Wo selbst Gedanken gefährlich sein können
Im Land des FlüsternsBarbara Demick hat für eine Zeitung in Los Angeles lange Zeit in Korea gelebt und darüber geschrieben. In dieser Zeit lernte sie viele Flüchtlinge aus der nordkoreanischen Stadt Chongjin kennen und hat ...
Barbara Demick hat für eine Zeitung in Los Angeles lange Zeit in Korea gelebt und darüber geschrieben. In dieser Zeit lernte sie viele Flüchtlinge aus der nordkoreanischen Stadt Chongjin kennen und hat einige dieser Geschichten in diesem Buch zusammengefasst. Dabei lesen wir einige sehr verschiedene Biografien, die sich gegenseitig gut ergänzen.
Die Geschichten sind denkbar unterschiedlich: Da gibt es das junge Liebespaar Mi-ran und Jun-sang, ihr Vater stammt aus Südkorea, seine Familie aus Japan, beide haben einen entsprechend niedrigen Status.

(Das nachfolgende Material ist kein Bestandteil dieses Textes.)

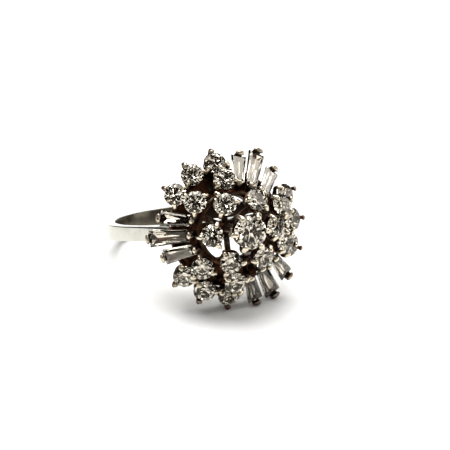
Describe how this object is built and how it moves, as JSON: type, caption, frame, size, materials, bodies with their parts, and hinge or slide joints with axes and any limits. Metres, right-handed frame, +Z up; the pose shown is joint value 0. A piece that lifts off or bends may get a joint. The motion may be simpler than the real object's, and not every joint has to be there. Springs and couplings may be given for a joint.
{
  "type": "openwork cluster ring",
  "caption": "Openwork domed cluster ring with round stones and fans of tapered baguettes on a plain finger band, lying on its side.",
  "frame": {"origin": "on the surface that the ring lies on, under the middle of the ring's box", "axes": "+Z up from the surface; +Y from the head towards the back of the band; the head faces -Y and a little up"},
  "size_m": [0.0194, 0.0284, 0.0162],
  "materials": {
    "white_gold": "polished white gold, tarnished brown in the recesses",
    "diamond": "clear faceted stone"
  },
  "bodies": {
    "root": {"shank": "white_gold", "setting": "white_gold", "centre_stone": "diamond", "inner_stone_1": "diamond", "inner_stone_2": "diamond", "inner_stone_3": "diamond", "inner_stone_4": "diamond", "inner_stone_5": "diamond", "inner_stone_6": "diamond", "middle_stone_1": "diamond", "middle_stone_2": "diamond", "middle_stone_3": "diamond", "middle_stone_4": "diamond", "middle_stone_5": "diamond", "middle_stone_6": "diamond", "outer_stone_1": "diamond", "outer_stone_2": "diamond", "outer_stone_3": "diamond", "outer_stone_4": "diamond", "outer_stone_5": "diamond", "outer_stone_6": "diamond", "outer_stone_7": "diamond", "outer_stone_8": "diamond", "outer_stone_9": "diamond", "baguette_1": "diamond", "baguette_2": "diamond", "baguette_3": "diamond", "baguette_4": "diamond", "baguette_5": "diamond", "baguette_6": "diamond", "baguette_7": "diamond", "baguette_8": "diamond", "baguette_9": "diamond"}
  },
  "joints": []
}
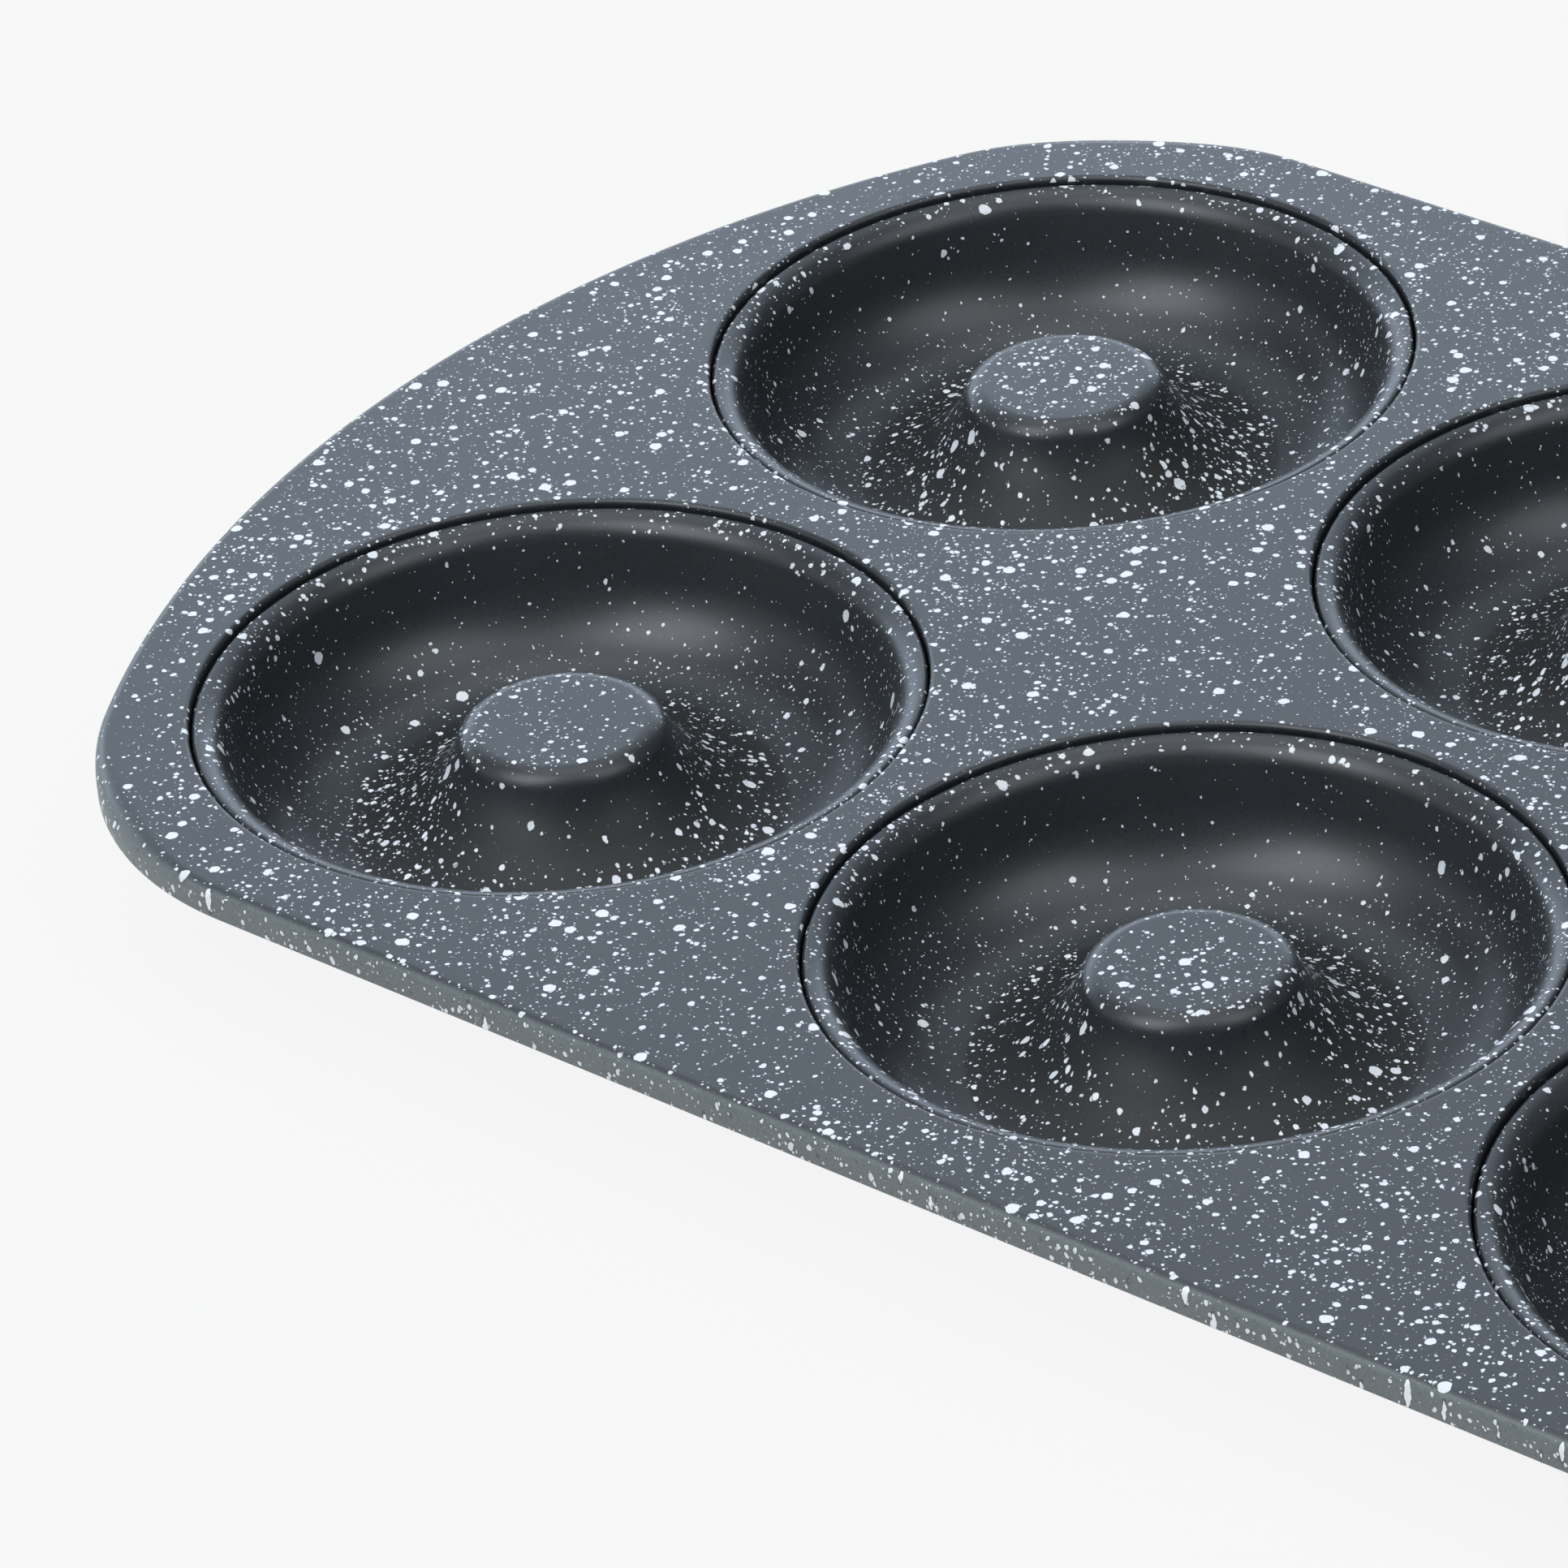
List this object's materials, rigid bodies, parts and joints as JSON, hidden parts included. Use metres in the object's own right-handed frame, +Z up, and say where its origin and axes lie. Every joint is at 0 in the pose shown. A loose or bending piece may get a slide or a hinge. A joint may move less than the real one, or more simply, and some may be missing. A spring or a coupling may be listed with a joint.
{
  "type": "donut baking pan",
  "caption": "Speckled non-stick steel baking pan: flat frame plate with rounded ends and seamed-in ring cups with centre posts, for baking ring donuts.",
  "frame": {"origin": "middle of the pan on the surface it rests on, under the centre of the plate", "axes": "+X along the pan's long side, +Y across it, +Z up out of the cups"},
  "size_m": [0.327, 0.2114, 0.0178],
  "materials": {
    "plate_coating": "satin charcoal stone-look non-stick coating with pale blue-grey speckles",
    "cup_coating": "satin charcoal stone-look non-stick coating with pale blue-grey speckles"
  },
  "bodies": {
    "root": {"frame_plate": "plate_coating", "cup_front_left": "cup_coating", "cup_front_middle": "cup_coating", "cup_front_right": "cup_coating", "cup_rear_left": "cup_coating", "cup_rear_middle": "cup_coating", "cup_rear_right": "cup_coating"}
  },
  "joints": []
}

Frau Song ist überzeugte Anhängerin des Regimes - bis zur Hungersnot. Ihre älteste Tochter hingegen hat schon immer dagegen rebelliert. Dr. Kim ist eine junge Ärztin, deren Vater in den 1960er Jahren als ethnischer Koreaner aus China nach Nordkorea kam, um der dortigen Hungersnot zu entfliehen. Hyuck wurde früh zum Straßenkind und schlug sich irgendwie so durch. Sie alle verbindet am eines: Die Flucht.
Die Geschichten sind gut zusammengestellt und beleuchten verschiedene Gruppen, die es innherhalb der nordkoreanischen Gesellschaft gibt.

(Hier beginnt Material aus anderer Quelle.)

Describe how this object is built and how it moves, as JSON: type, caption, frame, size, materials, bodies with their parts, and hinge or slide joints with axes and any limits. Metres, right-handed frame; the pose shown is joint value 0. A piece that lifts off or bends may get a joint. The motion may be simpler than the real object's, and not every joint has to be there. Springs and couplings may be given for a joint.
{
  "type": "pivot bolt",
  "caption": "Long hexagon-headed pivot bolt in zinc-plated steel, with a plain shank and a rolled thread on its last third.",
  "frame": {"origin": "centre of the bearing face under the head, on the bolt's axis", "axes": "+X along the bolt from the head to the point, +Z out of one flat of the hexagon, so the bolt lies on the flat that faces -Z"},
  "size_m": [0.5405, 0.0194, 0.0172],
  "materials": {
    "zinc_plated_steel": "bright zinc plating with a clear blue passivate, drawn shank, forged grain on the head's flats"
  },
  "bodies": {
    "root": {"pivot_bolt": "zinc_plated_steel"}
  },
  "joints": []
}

Insgesamt verläuft das Buch chronologisch. Es beginnt mit den 1960er Jahren, als Nordkorea zunächst besser dastand als Südkorea und durch die Hilfe von kommunistischen Bruderstaaten eine funktionierende Wirtschaft aufzubauen. Später kommt es zum unvermeidlichen Kollaps der Planwirtschaft und zur großen Hungersnot. Fabriken werden geschlossen, die Menschen verlieren ihre Existenzen, Schwarzmärkte und eine zweite, geheime Wirtschaft entstehen. Immer mehr Menschen entwickeln Zweifel am Regime - oder gar ernsthafte Kritik. Das Buch versorgt einen außerhalb der persönlichen Schicksale auch mit Hintergrundinformationen. Dadurch eignet sich dieses Buch auch sehr für alle, die sich noch nie vorher mit Nordkorea beschäftigt haben.
Die Flucht gestaltet sich dann ebenso unterschiedlich, außer dass alle über China fliehen (müssen). Aber von China nach Südkorea finden sie wiederum ganz verschiedene Wege. Hier war mir die Informationslage teilweise zu dünn, da haben mir einige Aspekte gefehlt, die ich schon von anderswo kenne.

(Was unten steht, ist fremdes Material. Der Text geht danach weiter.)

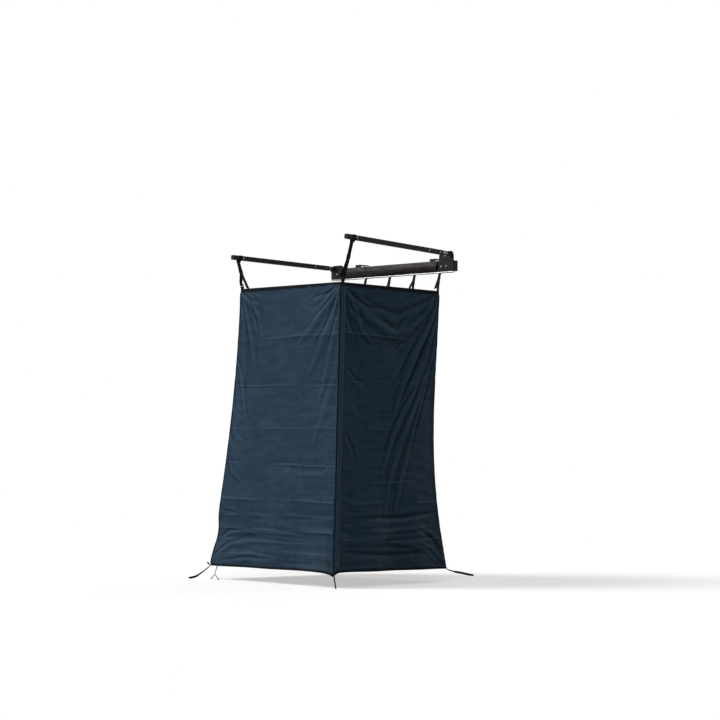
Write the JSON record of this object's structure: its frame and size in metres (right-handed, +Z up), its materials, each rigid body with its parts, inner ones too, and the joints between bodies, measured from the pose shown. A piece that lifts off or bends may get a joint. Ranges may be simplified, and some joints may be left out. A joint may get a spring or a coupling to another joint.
{
  "type": "vehicle shower tent",
  "caption": "Open-topped cloth shower room that hangs from a roof rack side rail and two swing-out arms, with adjustable hanging straps and ground ties.",
  "frame": {"origin": "centre of the rail's back face, which the roof rack's brackets press against", "axes": "+X along the rail towards the vehicle's rear, -Y away from the vehicle, +Z up"},
  "size_m": [1.4368, 1.2804, 2.2],
  "materials": {
    "dark_anodised_aluminium": "matt anodised",
    "bright_aluminium": "bare",
    "black_powder_coat": "satin powder coat",
    "black_plastic": "matt moulded",
    "zinc_steel": "zinc plated",
    "black_webbing": "woven polyester webbing",
    "navy_cloth": "coated woven polyester, matt outside",
    "black_hem_tape": "woven binding tape",
    "cover_sheet": "coated sheet, slight sheen"
  },
  "bodies": {
    "rail": {"mounting_rail": "dark_anodised_aluminium", "rail_cap_front": "black_plastic", "rail_cap_rear": "black_plastic", "track_strip": "bright_aluminium", "storage_cover": "cover_sheet", "rack_bracket_front": "black_powder_coat", "rack_bracket_rear": "black_powder_coat", "rack_bolt_front": "zinc_steel", "rack_bolt_rear": "zinc_steel", "hinge_bracket_front": "black_powder_coat", "hinge_bracket_rear": "black_powder_coat", "hinge_bolt_front_1": "zinc_steel", "hinge_bolt_front_2": "zinc_steel", "hinge_bolt_rear_1": "zinc_steel", "hinge_bolt_rear_2": "zinc_steel", "pivot_bolt_front": "zinc_steel", "pivot_bolt_rear": "zinc_steel", "rail_strap_1": "black_webbing", "rail_strap_2": "black_webbing", "rail_strap_3": "black_webbing", "rail_strap_4": "black_webbing", "rail_strap_5": "black_webbing", "outer_wall": "navy_cloth", "front_wall": "navy_cloth", "back_wall": "navy_cloth", "rear_wall": "navy_cloth", "top_hem": "black_hem_tape", "bottom_hem": "black_hem_tape", "zip_tape": "black_hem_tape", "corner_tab_front": "black_webbing", "corner_tab_rear": "black_webbing", "corner_binding_near": "black_hem_tape", "corner_binding_front": "black_hem_tape", "corner_binding_inner": "black_hem_tape", "corner_binding_rear": "black_hem_tape", "ground_tie_near": "black_webbing", "ground_tie_front": "black_webbing", "ground_tie_inner": "black_webbing", "ground_tie_rear": "black_webbing"},
    "front_arm": {"front_arm_tube": "black_powder_coat", "front_arm_tongue": "zinc_steel", "front_arm_bolt_1": "zinc_steel", "front_arm_bolt_2": "zinc_steel", "front_arm_strap_stop": "zinc_steel", "front_arm_end_cap": "black_plastic", "front_strap_loop": "black_webbing", "front_adjuster": "black_plastic", "front_drop_strap": "black_webbing", "front_ring": "zinc_steel"},
    "rear_arm": {"rear_arm_tube": "black_powder_coat", "rear_arm_tongue": "zinc_steel", "rear_arm_bolt_1": "zinc_steel", "rear_arm_bolt_2": "zinc_steel", "rear_arm_strap_stop": "zinc_steel", "rear_arm_end_cap": "black_plastic", "rear_strap_loop": "black_webbing", "rear_adjuster": "black_plastic", "rear_drop_strap": "black_webbing", "rear_ring": "zinc_steel"},
    "zip_slide": {"zip_slider": "zinc_steel"}
  },
  "joints": [
    {"name": "front_arm_swing", "type": "hinge", "parent": "rail", "child": "front_arm", "pos_m": [-0.555, -0.06, 0.04], "axis": [0, 0, 1], "range_deg": [0, 90], "deforming": ["outer_wall", "front_wall", "back_wall", "rear_wall", "top_hem", "bottom_hem", "zip_tape", "corner_tab_front", "corner_tab_rear", "corner_binding_near", "corner_binding_front", "corner_binding_inner", "corner_binding_rear", "ground_tie_near", "ground_tie_front", "ground_tie_inner", "ground_tie_rear", "front_strap_loop", "front_adjuster", "front_drop_strap", "front_ring"]},
    {"name": "rear_arm_swing", "type": "hinge", "parent": "rail", "child": "rear_arm", "pos_m": [0.555, -0.1, 0.078], "axis": [0, 0, 1], "range_deg": [-90, 0], "deforming": ["rear_strap_loop", "rear_adjuster", "rear_drop_strap", "rear_ring"]},
    {"name": "zip_travel", "type": "slide", "parent": "rail", "child": "zip_slide", "axis": [-0.0437, 0.0619, 0.9971], "range_m": [0, 1.71]}
  ],
  "couplings": [
    {"joint": "rear_arm_swing", "follows": "front_arm_swing", "ratio": -1}
  ]
}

Auch über die erste Zeit in Südkorea erfahren wir zu jedem Protagonisten seine Geschichte.
Die Schicksale der Menschen waren wirklich spannend zu lesen und haben mich teilweise sehr berührt. Für unsereins ist das Leben dort schwer vorstellbar. Dennoch war dieses Buch nicht ganz so eindringlich, wie es eine Autobiografie sein kann, dafür aber vielseitiger.
Informatives Buch für alle, die sich für dieses Land interessieren. Die gewählten Geschichten ergänzen sich gegenseitig sehr gut und vermitteln umfassende Eindrücke über dieses Land. Trotzdem berührt es mich nicht so sehr, wie es eine Autobiografie kann und wirkt zum Teil etwas zu nüchtern. Insgesamt empfehlenswert, ich rate bei diesem Thema aber grundsätzlich immer dazu, noch andere Bücher darüber zu lesen.